Extracted records:

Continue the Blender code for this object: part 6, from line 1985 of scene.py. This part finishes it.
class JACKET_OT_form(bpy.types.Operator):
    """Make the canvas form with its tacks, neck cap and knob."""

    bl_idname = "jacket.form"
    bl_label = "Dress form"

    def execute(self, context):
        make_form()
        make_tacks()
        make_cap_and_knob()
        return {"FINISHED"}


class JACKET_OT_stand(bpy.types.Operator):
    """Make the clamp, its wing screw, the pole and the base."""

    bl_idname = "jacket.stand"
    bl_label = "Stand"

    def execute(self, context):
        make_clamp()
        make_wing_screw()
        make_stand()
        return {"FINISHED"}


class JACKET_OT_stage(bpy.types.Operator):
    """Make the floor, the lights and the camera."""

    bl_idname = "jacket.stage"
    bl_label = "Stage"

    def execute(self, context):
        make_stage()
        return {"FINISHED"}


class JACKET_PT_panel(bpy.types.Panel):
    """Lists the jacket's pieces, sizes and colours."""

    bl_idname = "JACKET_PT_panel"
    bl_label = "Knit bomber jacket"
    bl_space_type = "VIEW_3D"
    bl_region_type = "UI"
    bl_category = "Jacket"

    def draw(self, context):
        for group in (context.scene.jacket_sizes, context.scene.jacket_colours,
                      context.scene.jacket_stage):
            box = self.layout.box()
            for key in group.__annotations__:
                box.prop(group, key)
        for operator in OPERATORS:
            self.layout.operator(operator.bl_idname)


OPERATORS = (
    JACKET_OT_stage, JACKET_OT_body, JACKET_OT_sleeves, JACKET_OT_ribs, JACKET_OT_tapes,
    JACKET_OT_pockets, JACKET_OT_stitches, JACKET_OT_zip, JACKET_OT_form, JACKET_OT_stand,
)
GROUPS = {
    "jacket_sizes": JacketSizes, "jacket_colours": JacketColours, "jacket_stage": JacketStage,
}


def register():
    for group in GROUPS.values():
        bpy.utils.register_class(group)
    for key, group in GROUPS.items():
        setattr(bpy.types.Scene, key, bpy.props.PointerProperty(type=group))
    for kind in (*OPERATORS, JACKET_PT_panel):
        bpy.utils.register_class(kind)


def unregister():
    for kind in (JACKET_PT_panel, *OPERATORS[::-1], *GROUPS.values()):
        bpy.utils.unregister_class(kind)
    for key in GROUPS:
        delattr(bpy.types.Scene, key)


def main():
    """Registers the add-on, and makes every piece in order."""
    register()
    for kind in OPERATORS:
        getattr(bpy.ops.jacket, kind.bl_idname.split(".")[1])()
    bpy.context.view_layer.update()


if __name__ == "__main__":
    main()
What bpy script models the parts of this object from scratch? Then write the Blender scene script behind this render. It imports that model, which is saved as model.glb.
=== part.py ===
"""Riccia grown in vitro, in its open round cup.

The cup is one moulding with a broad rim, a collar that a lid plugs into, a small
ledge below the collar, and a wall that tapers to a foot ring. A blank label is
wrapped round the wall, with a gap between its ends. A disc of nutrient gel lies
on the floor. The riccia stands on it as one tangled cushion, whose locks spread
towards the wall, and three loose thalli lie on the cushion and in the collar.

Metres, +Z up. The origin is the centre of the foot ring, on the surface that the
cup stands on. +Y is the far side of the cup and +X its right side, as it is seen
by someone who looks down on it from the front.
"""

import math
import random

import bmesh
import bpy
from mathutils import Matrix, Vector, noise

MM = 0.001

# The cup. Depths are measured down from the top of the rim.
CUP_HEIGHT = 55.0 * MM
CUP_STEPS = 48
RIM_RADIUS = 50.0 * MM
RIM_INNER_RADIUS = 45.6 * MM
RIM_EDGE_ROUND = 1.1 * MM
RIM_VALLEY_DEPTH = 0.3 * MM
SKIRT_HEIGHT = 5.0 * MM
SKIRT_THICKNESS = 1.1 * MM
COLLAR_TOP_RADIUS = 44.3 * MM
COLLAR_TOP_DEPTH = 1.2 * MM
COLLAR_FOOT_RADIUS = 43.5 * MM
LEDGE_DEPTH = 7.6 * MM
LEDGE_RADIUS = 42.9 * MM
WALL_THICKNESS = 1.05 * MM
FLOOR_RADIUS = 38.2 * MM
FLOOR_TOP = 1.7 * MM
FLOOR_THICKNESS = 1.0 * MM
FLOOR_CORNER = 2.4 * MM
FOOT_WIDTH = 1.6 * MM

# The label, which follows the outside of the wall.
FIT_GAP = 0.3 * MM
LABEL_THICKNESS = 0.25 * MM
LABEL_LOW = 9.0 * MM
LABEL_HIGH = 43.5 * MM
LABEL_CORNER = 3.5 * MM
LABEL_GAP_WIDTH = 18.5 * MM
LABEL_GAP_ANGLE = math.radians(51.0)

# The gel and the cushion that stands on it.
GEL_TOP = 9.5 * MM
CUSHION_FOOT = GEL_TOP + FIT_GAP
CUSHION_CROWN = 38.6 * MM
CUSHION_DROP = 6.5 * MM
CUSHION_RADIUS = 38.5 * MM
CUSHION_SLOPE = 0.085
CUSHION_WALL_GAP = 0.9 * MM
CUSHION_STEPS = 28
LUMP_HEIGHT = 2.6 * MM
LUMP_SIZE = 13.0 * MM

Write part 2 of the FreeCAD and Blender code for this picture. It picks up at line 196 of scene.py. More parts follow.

▸ **Objective**:
Exactly as written, please output every entry.

▸ **Exercise output**:
Continue the Blender code for this object: part 6, from line 1985 of scene.py. This part finishes it.
class JACKET_OT_form(bpy.types.Operator):
    """Make the canvas form with its tacks, neck cap and knob."""

    bl_idname = "jacket.form"
    bl_label = "Dress form"

    def execute(self, context):
        make_form()
        make_tacks()
        make_cap_and_knob()
        return {"FINISHED"}


class JACKET_OT_stand(bpy.types.Operator):
    """Make the clamp, its wing screw, the pole and the base."""

    bl_idname = "jacket.stand"
    bl_label = "Stand"

    def execute(self, context):
        make_clamp()
        make_wing_screw()
        make_stand()
        return {"FINISHED"}


class JACKET_OT_stage(bpy.types.Operator):
    """Make the floor, the lights and the camera."""

    bl_idname = "jacket.stage"
    bl_label = "Stage"

    def execute(self, context):
        make_stage()
        return {"FINISHED"}


class JACKET_PT_panel(bpy.types.Panel):
    """Lists the jacket's pieces, sizes and colours."""

    bl_idname = "JACKET_PT_panel"
    bl_label = "Knit bomber jacket"
    bl_space_type = "VIEW_3D"
    bl_region_type = "UI"
    bl_category = "Jacket"

    def draw(self, context):
        for group in (context.scene.jacket_sizes, context.scene.jacket_colours,
                      context.scene.jacket_stage):
            box = self.layout.box()
            for key in group.__annotations__:
                box.prop(group, key)
        for operator in OPERATORS:
            self.layout.operator(operator.bl_idname)


OPERATORS = (
    JACKET_OT_stage, JACKET_OT_body, JACKET_OT_sleeves, JACKET_OT_ribs, JACKET_OT_tapes,
    JACKET_OT_pockets, JACKET_OT_stitches, JACKET_OT_zip, JACKET_OT_form, JACKET_OT_stand,
)
GROUPS = {
    "jacket_sizes": JacketSizes, "jacket_colours": JacketColours, "jacket_stage": JacketStage,
}


def register():
    for group in GROUPS.values():
        bpy.utils.register_class(group)
    for key, group in GROUPS.items():
        setattr(bpy.types.Scene, key, bpy.props.PointerProperty(type=group))
    for kind in (*OPERATORS, JACKET_PT_panel):
        bpy.utils.register_class(kind)


def unregister():
    for kind in (JACKET_PT_panel, *OPERATORS[::-1], *GROUPS.values()):
        bpy.utils.unregister_class(kind)
    for key in GROUPS:
        delattr(bpy.types.Scene, key)


def main():
    """Registers the add-on, and makes every piece in order."""
    register()
    for kind in OPERATORS:
        getattr(bpy.ops.jacket, kind.bl_idname.split(".")[1])()
    bpy.context.view_layer.update()


if __name__ == "__main__":
    main()
What bpy script models the parts of this object from scratch? Then write the Blender scene script behind this render. It imports that model, which is saved as model.glb.
=== part.py ===
"""Riccia grown in vitro, in its open round cup.

The cup is one moulding with a broad rim, a collar that a lid plugs into, a small
ledge below the collar, and a wall that tapers to a foot ring. A blank label is
wrapped round the wall, with a gap between its ends. A disc of nutrient gel lies
on the floor. The riccia stands on it as one tangled cushion, whose locks spread
towards the wall, and three loose thalli lie on the cushion and in the collar.

Metres, +Z up. The origin is the centre of the foot ring, on the surface that the
cup stands on. +Y is the far side of the cup and +X its right side, as it is seen
by someone who looks down on it from the front.
"""

import math
import random

import bmesh
import bpy
from mathutils import Matrix, Vector, noise

MM = 0.001

# The cup. Depths are measured down from the top of the rim.
CUP_HEIGHT = 55.0 * MM
CUP_STEPS = 48
RIM_RADIUS = 50.0 * MM
RIM_INNER_RADIUS = 45.6 * MM
RIM_EDGE_ROUND = 1.1 * MM
RIM_VALLEY_DEPTH = 0.3 * MM
SKIRT_HEIGHT = 5.0 * MM
SKIRT_THICKNESS = 1.1 * MM
COLLAR_TOP_RADIUS = 44.3 * MM
COLLAR_TOP_DEPTH = 1.2 * MM
COLLAR_FOOT_RADIUS = 43.5 * MM
LEDGE_DEPTH = 7.6 * MM
LEDGE_RADIUS = 42.9 * MM
WALL_THICKNESS = 1.05 * MM
FLOOR_RADIUS = 38.2 * MM
FLOOR_TOP = 1.7 * MM
FLOOR_THICKNESS = 1.0 * MM
FLOOR_CORNER = 2.4 * MM
FOOT_WIDTH = 1.6 * MM

# The label, which follows the outside of the wall.
FIT_GAP = 0.3 * MM
LABEL_THICKNESS = 0.25 * MM
LABEL_LOW = 9.0 * MM
LABEL_HIGH = 43.5 * MM
LABEL_CORNER = 3.5 * MM
LABEL_GAP_WIDTH = 18.5 * MM
LABEL_GAP_ANGLE = math.radians(51.0)

# The gel and the cushion that stands on it.
GEL_TOP = 9.5 * MM
CUSHION_FOOT = GEL_TOP + FIT_GAP
CUSHION_CROWN = 38.6 * MM
CUSHION_DROP = 6.5 * MM
CUSHION_RADIUS = 38.5 * MM
CUSHION_SLOPE = 0.085
CUSHION_WALL_GAP = 0.9 * MM
CUSHION_STEPS = 28
LUMP_HEIGHT = 2.6 * MM
LUMP_SIZE = 13.0 * MM

Write part 2 of the FreeCAD and Blender code for this picture. It picks up at line 196 of scene.py. More parts follow.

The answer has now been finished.